The Winter Street Gallery is the couple’s first enterprise, and marks Ms. Lundgren’s debut as a curator.
“This has been an amazing opportunity to experiment with an independent curatorial project,” she said.
She arrived at the concept for the current show, titled A group of more or less than 10, while filing for unemployment this spring. The experience made her reflect on how numerical systems and other repetitive sequences influence the way we live, Ms. Lundgren said.
But the exhibition itself is far from programmatic. While systemic symbols appear in some of the works, the effect is never forced. For example, the alphabet letters in Brook Hsu’s painted rug, titled the Law of Names, seem to emerge and then recede into an infinity of greens—not unlike the way sonic motifs follow one another in the interwoven patterns of minimalist music.
“It’s another instance of sequencing,” Ms. Lundgren said.
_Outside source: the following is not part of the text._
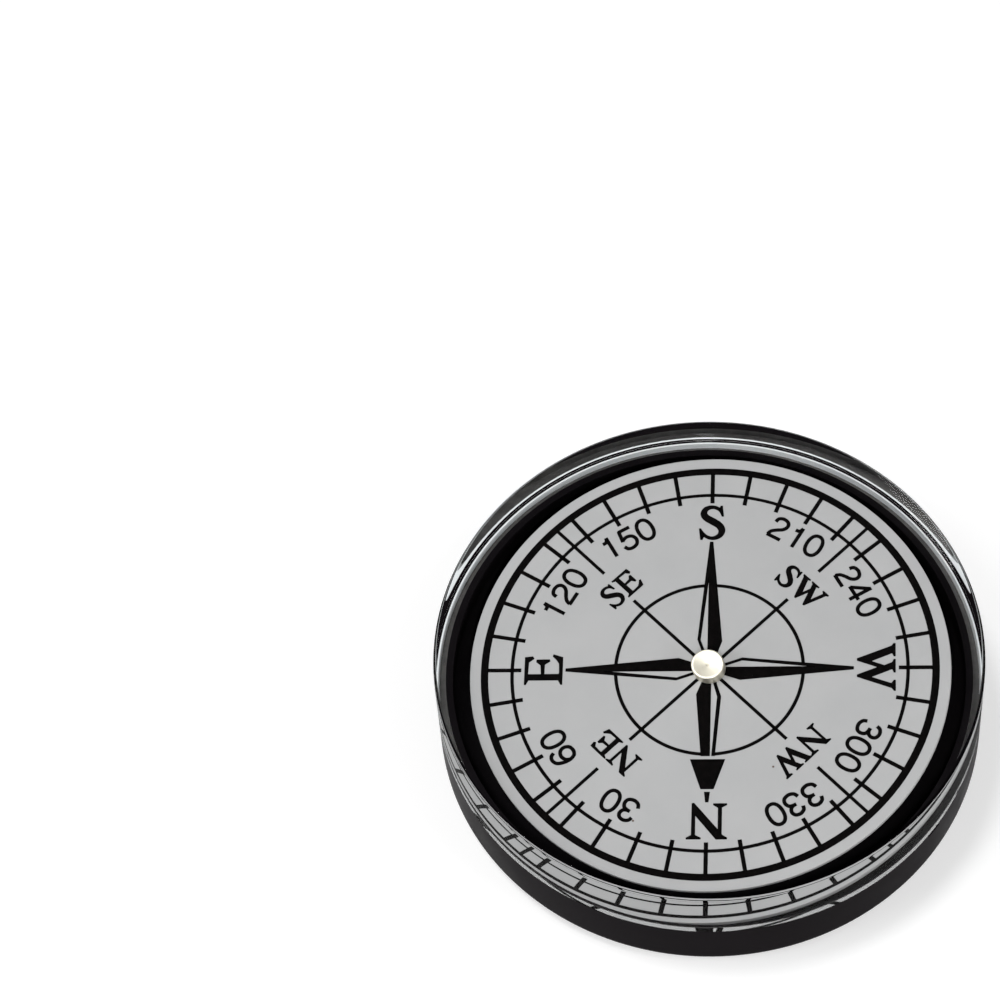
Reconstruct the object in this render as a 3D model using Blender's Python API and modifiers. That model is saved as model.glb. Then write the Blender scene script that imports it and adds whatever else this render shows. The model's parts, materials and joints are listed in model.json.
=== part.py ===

Ms. Lundgren plans to follow the current show, which is up through August 2, with an exhibition of work by Island artists, to be titled Vol. 1. The gallery will retain a nominal 10 per cent of proceeds from the upcoming group show, with the remainder going to the artists and local causes, she said.
Winter Street Gallery intensifies a two-block gallery scene that includes the North Water and Eisenhauer galleries that face one another on North Water street. For traditional art and a collection of historical maps and nautical charts, the two-story Christina Gallery just across Winter street is the neighborhood’s grande dame.
The new gallery is open from noon to 5 p.m. Wednesday through Sunday and by appointment. The website is winterstreetgallery.com.